While Kris Wallis, Nick Stephens and the injured Jeff Turner have gotten most of the ink regarding the freshmen class, two other important rookies got off to good starts against Dalhousie.

Matt Smith, a 6-6 defenseman from Brampton, Ont., played well, continuing a tradition of beef on the Minuteman blue line. Smith joins, among others, Brad Norton (6-5, 235), Dean Stork (6-3, 210), Kevin Tucker (6-5, 223) and the relatively diminutive Tom O’Connor (6-2, 205) and Mike Gaffney (6-1, 205). Apparently, cross-training sessions for this group involves playing line for the UMass football team.

The other significant rookie performance came from 6-4 Finnish goaltender Marcus Helanen, who played one period and is likely the heir apparent to Brian Regan’s job after Regan graduates this year.

"Brian Regan looked good," added Mallen. "He only had 10 or 12 saves, but he played very well."

Like Whitehead, Mallen admires his state school rival.

"I think they’re a good team," said Mallen. "They’re real strong in the goal with Marty Fillion. With Mike Nicholishen and Chris Libett they have two really outstanding defensemen. And they’ve got some good firepower up front with Greg Koehler and Shannon Basaraba and some of those guys. I think it’s really going to be a tight game."

PICK: Fillion – Regan, Nicholishen – Gaffney and Koehler – Lovell is a wash. The supporting cast decides it for Lowell, 3-2.

Boston College (1-0-0, 0-0-0 HE) at Notre Dame (3-0-0, 0-0-0 CCHA)

Friday, 7 p.m., Joyce Athletic and Convention Center, South Bend, IN

Boston College opened its season with a 3-2 win over visiting Bowling Green. Even more impressive than the win, however, was the list of significant contributors.

Third-stringer Andy McLaughlin tended the nets well. He hopes to interject himself into the mix along with still-injured Mike Correia (out several more weeks with a popped hamstring) and freshman Scott Clemmensen, who broke his foot on Oct. 1, but got two strong practices under his belt before backing up McLaughlin for the BG game.

Fourth-liner Andy Powers scored one goal while freshmen defenseman Bobby Allen and Marty Hughes scored the others.

"That’s the thing that’s been missing in our program," said BC coach Jerry York. "We’ve always had some quality players, but we’ve never had the kind of depth you need in Hockey East."

Allen, in particular, played a very strong game both offensively and defensively. Just one game into the season, he already looks like a cinch for the All-Rookie team.

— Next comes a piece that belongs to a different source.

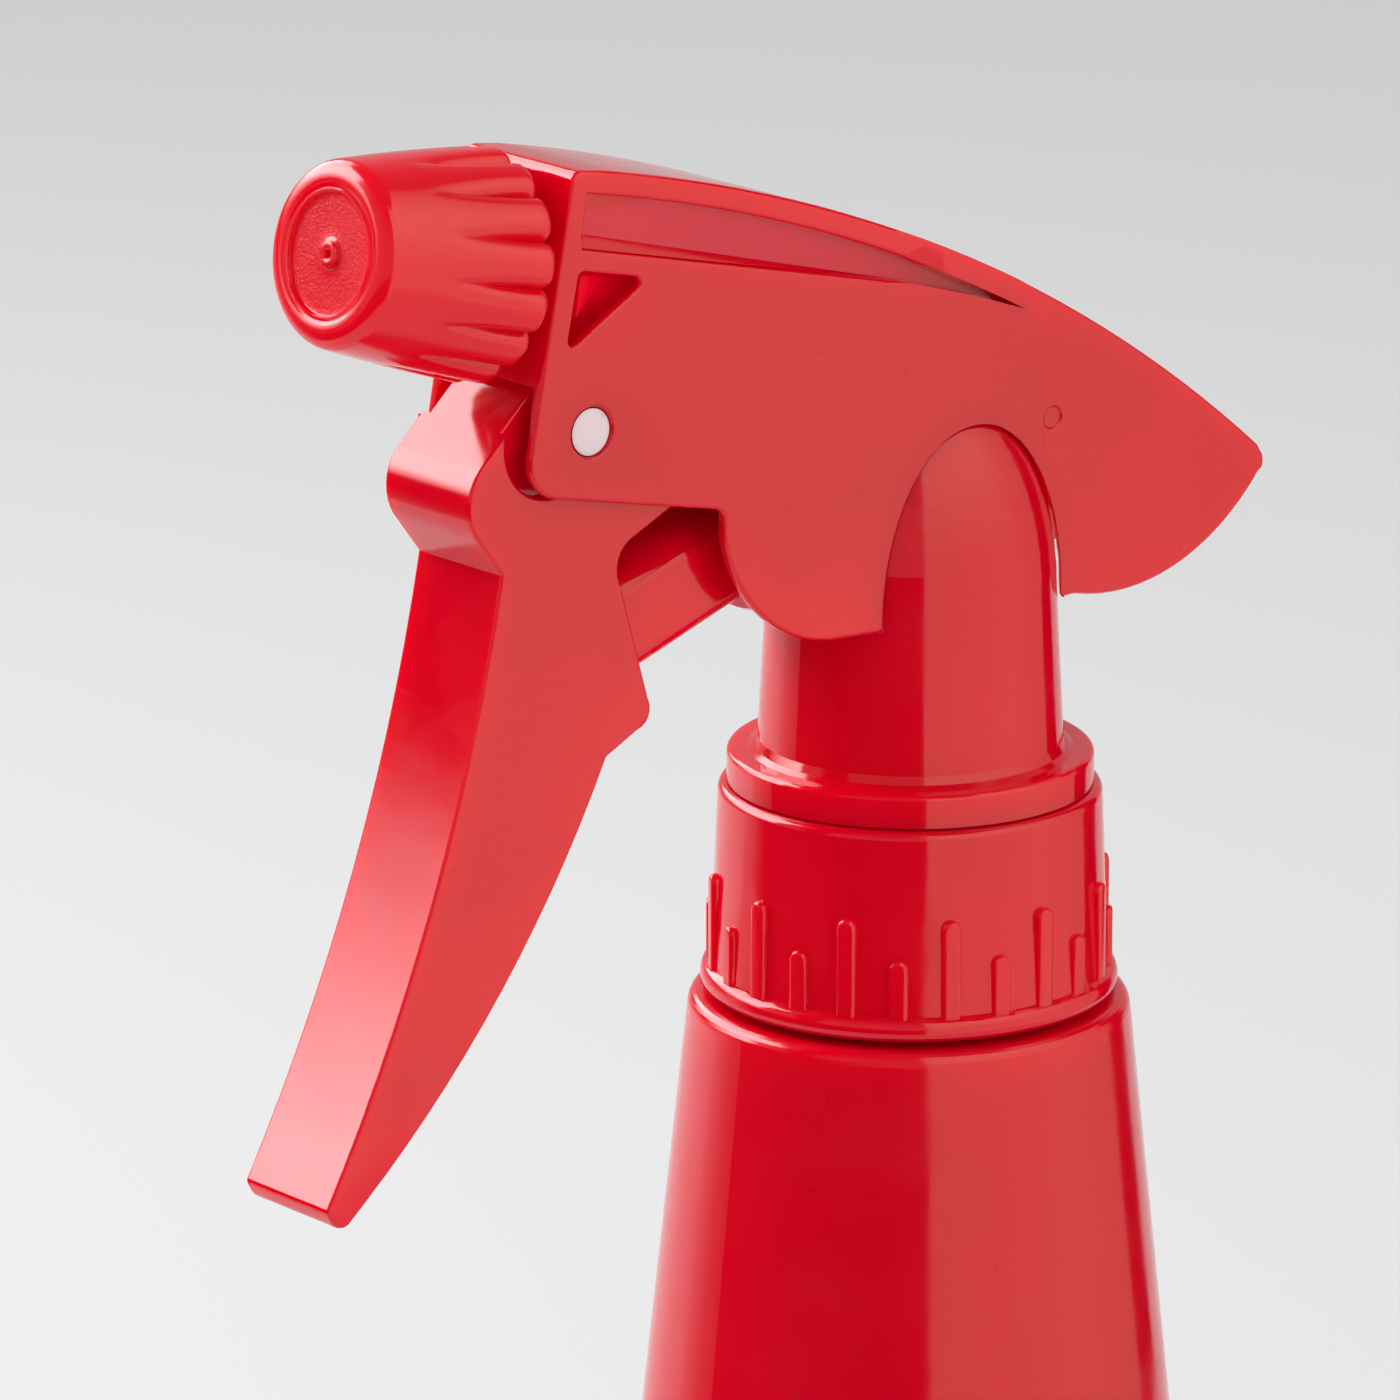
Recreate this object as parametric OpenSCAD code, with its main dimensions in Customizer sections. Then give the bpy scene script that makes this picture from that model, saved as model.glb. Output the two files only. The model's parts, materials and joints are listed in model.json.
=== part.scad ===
// Hand mister: a 350 ml cone bottle with a screw-on trigger spray head.
// Millimetres. +Z is up, +X is the way it sprays, and the origin is the
// centre of the bottle's base. The trigger and the pump lie in the XZ plane.

/* [Bottle] */
// Radius of the bottle where the cone would meet the table
base_r = 35; // [32:0.5:38]
// Radius of the rounded edge at the foot of the bottle
foot_round = 4; // [2:0.5:6]
// Radius of the cone at its shoulder
shoulder_r = 19.1; // [18.7:0.1:20]
// Height of the shoulder above the base
shoulder_z = 150.3; // [149.5:0.1:150.6]
// Thickness of the blown bottle wall
bottle_wall = 1.2; // [0.8:0.1:2]
// Outer radius of the plain neck
neck_r = 12.6; // [12.4:0.1:12.8]

/* [Screw collar] */
// Radius of the bead round the foot of the collar
bead_r = 18; // [17.6:0.1:18.4]
// Radius of the collar at its top shoulder
collar_r = 16.5; // [16.3:0.1:16.8]
// Height of the collar's foot above the base
collar_z = 151; // [150.9:0.1:151.3]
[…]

Hughes also showed his offensive flair with the game-winning goal, which earned him Hockey East Rookie of the Week honors.

"That adds such a dimension to your team when you can add an offensive threat from the blue line," said York. "They both have had a history of scoring goals. They’re dangerous players. I’ve always felt that good teams can strike in a lot of different ways."

Although he didn’t score like his two freshmen defensive brethren, Rob Scuderi also showed a flair for hitting the home run pass and, aside from getting turned once, solid play in his own zone.

The transformation on the BC blue line is dramatic. The three freshmen are already playing better than the three of last year’s seniors that they replace. Not only did the rookies play well offensively, the entire BC defense allowed not a single breakaway, a statement all too rare last year.

Of course, before their enshrinement in the BC Hall of Fame is complete, they’ll need to duplicate last weekend’s efforts against better offensive teams than Bowling Green. But watching Bobby Allen, in particular, play just the one game reminds you of Nomar Garciaparra scooping up his first ground ball in spring training. He has the look…

In the Don’t Stop the Presses Department, Marty Reasoner and Brian Gionta looked dynamite together even though they didn’t score a point. It’s easy to see how they lit up Ottawa one week earlier. This duo will be tough to stop.

Notre Dame is one of the biggest early Western surprises. At the beginning of the season, coach Dave Poulin talked about the need to develop a winning mentality to take their fair share of the 12 one-goal losses the Fighting Irish sustained last year. So far, at least, that seems to be developing in light of a 4-3, 4-1 sweep over St. Cloud last weekend. They now stand 3-0-0, including, as do all CCHA teams, wins over Canadian teams.

Will they stick with Powlus at quarterback this week? Whoops, wrong Boston College-Notre Dame game.

The Fighting Irish had trouble scoring last year, averaging only 2.6 goals a game, but return six defensemen and starting goaltender Matt Eisler.

(For a more detailed look at Notre Dame from a CCHA perspective, check out this week’s CCHA Preview.)

PICK: Notre Dame wins the pigskin battle 28-27 when the Eagles go for two. But BC wins the important Clash of the Catholics this weekend, 4-2.

No. 4 New Hampshire (1-0-0, 0-0-0 HE) at Alaska-Anchorage (0-2-1, 0-0-0 WCHA) Friday, Saturday, 7 p.m., Sullivan Arena, Anchorage, Alaska

New Hampshire beat a rebuilding Vermont team 5-1 in UNH’s home opener, but coach Dick Umile fell far short of a ringing endorsement of his team’s play.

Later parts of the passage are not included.